* [WORKING DATA]:
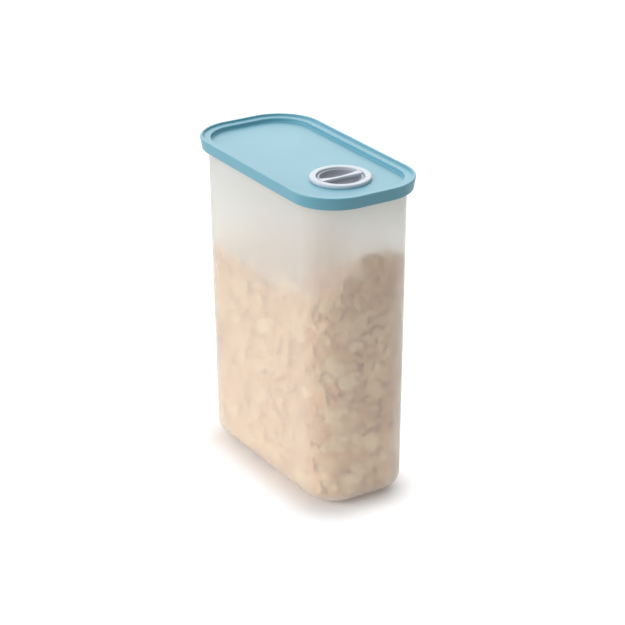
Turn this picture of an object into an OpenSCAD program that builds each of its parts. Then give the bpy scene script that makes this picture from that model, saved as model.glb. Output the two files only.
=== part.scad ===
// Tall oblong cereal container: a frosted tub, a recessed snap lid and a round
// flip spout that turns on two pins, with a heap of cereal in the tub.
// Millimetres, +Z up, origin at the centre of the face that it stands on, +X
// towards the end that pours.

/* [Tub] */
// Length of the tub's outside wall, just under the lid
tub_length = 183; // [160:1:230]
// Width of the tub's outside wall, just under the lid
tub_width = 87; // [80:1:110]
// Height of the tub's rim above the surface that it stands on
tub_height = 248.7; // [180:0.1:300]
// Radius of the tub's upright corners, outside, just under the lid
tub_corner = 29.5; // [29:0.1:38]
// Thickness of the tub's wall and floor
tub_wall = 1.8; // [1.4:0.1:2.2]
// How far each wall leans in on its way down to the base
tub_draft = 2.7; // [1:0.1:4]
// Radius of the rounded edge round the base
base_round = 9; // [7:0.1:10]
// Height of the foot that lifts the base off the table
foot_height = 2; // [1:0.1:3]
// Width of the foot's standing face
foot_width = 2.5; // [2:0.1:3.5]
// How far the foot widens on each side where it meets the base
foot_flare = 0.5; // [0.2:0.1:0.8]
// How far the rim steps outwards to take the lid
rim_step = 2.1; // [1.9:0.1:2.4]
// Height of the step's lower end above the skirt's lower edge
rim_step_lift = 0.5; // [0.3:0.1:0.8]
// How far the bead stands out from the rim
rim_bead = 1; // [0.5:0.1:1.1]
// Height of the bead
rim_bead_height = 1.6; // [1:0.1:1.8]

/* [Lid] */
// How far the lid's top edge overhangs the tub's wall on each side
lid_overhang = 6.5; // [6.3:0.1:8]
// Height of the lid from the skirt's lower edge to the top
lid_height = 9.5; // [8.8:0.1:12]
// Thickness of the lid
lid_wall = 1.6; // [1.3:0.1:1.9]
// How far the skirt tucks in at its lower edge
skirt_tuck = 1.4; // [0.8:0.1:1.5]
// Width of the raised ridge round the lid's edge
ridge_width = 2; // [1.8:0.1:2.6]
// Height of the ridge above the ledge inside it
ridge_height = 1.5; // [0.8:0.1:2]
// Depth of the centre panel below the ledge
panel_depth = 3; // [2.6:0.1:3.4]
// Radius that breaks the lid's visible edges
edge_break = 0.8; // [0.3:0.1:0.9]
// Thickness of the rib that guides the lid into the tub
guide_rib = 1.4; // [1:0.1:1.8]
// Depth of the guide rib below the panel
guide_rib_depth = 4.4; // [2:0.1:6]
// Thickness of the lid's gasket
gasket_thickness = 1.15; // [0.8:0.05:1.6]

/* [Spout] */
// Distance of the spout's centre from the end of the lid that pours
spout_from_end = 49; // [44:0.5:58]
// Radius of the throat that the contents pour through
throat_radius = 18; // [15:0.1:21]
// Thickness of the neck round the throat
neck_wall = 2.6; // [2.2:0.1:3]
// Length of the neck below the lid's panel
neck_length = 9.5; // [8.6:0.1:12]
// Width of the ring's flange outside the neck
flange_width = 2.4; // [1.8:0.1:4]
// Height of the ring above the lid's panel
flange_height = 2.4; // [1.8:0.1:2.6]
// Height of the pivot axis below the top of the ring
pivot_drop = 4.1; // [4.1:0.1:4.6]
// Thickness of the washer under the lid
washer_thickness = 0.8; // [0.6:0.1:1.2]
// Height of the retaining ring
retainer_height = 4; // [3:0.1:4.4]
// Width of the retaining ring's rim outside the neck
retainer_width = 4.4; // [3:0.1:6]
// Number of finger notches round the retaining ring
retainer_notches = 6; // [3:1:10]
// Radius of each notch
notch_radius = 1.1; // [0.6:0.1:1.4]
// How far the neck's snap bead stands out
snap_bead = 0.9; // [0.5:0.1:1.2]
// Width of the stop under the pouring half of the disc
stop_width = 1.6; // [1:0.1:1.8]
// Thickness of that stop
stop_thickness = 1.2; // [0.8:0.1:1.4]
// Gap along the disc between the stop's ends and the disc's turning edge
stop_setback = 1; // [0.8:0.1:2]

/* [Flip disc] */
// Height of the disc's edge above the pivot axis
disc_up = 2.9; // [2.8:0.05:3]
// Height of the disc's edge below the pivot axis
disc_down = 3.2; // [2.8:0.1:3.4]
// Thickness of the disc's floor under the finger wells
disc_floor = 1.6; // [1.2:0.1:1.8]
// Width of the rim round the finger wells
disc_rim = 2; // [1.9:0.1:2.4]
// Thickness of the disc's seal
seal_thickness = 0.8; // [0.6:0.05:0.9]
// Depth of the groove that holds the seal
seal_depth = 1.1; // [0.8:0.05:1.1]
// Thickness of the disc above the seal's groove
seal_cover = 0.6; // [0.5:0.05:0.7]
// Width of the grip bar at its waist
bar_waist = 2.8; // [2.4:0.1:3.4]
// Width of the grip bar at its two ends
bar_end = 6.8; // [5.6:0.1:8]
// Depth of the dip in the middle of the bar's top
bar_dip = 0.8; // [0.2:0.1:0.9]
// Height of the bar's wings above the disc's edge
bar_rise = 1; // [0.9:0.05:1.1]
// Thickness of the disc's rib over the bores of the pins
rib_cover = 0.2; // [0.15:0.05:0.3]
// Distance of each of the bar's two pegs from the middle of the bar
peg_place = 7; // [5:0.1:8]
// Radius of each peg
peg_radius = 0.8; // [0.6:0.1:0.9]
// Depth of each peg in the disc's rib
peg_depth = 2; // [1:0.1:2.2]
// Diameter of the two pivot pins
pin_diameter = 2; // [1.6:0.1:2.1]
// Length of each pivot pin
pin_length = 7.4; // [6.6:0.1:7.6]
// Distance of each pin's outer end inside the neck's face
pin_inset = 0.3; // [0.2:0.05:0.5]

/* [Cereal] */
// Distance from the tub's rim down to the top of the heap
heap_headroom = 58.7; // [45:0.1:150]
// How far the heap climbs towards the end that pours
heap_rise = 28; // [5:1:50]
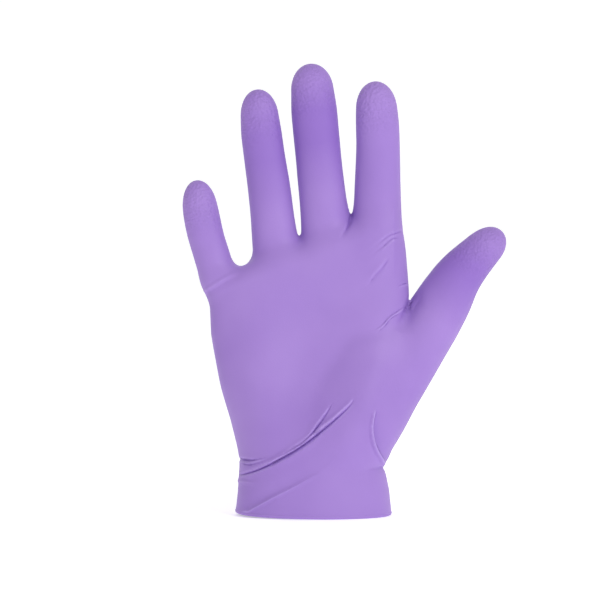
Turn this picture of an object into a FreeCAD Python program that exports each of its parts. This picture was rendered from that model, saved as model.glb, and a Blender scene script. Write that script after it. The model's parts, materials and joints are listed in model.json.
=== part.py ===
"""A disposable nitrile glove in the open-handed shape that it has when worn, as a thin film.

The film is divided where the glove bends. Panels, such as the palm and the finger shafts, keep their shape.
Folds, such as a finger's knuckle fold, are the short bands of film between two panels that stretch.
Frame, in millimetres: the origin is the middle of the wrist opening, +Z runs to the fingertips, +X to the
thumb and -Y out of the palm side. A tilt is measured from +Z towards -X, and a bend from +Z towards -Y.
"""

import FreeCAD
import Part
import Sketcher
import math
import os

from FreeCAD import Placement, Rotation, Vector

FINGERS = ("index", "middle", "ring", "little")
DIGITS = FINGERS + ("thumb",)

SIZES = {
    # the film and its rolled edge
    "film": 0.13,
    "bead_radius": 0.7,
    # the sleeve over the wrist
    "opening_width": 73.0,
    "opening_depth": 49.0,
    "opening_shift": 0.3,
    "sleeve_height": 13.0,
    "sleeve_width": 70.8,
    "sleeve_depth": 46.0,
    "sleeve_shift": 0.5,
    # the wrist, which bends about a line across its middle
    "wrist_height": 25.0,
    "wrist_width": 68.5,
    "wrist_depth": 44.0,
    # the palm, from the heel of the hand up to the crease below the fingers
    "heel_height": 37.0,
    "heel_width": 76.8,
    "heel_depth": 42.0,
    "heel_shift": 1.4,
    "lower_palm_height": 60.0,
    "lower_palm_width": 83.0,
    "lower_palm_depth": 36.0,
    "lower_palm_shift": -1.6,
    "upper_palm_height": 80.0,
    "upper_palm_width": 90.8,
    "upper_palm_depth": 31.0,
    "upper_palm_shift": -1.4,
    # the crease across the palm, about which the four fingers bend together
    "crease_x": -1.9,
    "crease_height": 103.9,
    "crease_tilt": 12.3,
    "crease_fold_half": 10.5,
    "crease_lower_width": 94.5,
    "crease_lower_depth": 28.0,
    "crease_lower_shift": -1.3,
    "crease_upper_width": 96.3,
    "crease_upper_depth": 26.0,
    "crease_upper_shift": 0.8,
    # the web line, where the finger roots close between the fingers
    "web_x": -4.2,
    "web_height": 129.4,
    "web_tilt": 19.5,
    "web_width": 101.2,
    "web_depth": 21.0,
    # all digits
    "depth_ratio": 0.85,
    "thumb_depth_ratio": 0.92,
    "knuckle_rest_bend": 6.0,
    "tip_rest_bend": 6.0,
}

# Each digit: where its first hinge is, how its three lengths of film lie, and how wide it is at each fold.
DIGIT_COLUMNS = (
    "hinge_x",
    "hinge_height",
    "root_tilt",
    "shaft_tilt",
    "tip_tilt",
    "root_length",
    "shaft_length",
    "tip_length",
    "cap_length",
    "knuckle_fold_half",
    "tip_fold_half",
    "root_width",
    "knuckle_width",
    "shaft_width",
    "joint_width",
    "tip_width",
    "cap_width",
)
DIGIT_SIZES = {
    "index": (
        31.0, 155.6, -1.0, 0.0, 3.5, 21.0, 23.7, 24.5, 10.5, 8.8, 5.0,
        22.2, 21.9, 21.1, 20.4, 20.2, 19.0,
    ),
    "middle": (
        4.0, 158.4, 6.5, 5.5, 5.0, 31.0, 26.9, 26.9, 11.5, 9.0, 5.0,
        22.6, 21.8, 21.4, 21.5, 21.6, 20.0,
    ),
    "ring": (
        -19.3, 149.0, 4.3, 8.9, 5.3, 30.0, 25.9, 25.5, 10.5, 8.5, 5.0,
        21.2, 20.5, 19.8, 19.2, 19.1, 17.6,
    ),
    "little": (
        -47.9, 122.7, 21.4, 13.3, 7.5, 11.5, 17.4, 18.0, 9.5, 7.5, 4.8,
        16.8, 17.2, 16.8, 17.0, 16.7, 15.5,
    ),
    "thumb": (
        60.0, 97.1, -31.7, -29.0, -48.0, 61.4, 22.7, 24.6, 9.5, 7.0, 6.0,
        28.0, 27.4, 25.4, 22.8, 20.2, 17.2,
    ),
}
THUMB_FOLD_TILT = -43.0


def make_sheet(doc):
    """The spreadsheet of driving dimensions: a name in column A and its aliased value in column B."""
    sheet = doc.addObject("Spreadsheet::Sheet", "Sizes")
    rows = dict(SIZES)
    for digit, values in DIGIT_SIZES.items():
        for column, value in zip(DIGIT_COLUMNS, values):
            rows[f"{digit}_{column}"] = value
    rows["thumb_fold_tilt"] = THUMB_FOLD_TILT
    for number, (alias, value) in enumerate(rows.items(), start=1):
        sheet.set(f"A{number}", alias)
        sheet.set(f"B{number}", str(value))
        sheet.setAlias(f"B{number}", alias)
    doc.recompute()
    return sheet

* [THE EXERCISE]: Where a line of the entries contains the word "saved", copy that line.

* [SOLUTION FOR THIS TASK]:
Turn this picture of an object into an OpenSCAD program that builds each of its parts. Then give the bpy scene script that makes this picture from that model, saved as model.glb. Output the two files only.
Turn this picture of an object into a FreeCAD Python program that exports each of its parts. This picture was rendered from that model, saved as model.glb, and a Blender scene script. Write that script after it. The model's parts, materials and joints are listed in model.json.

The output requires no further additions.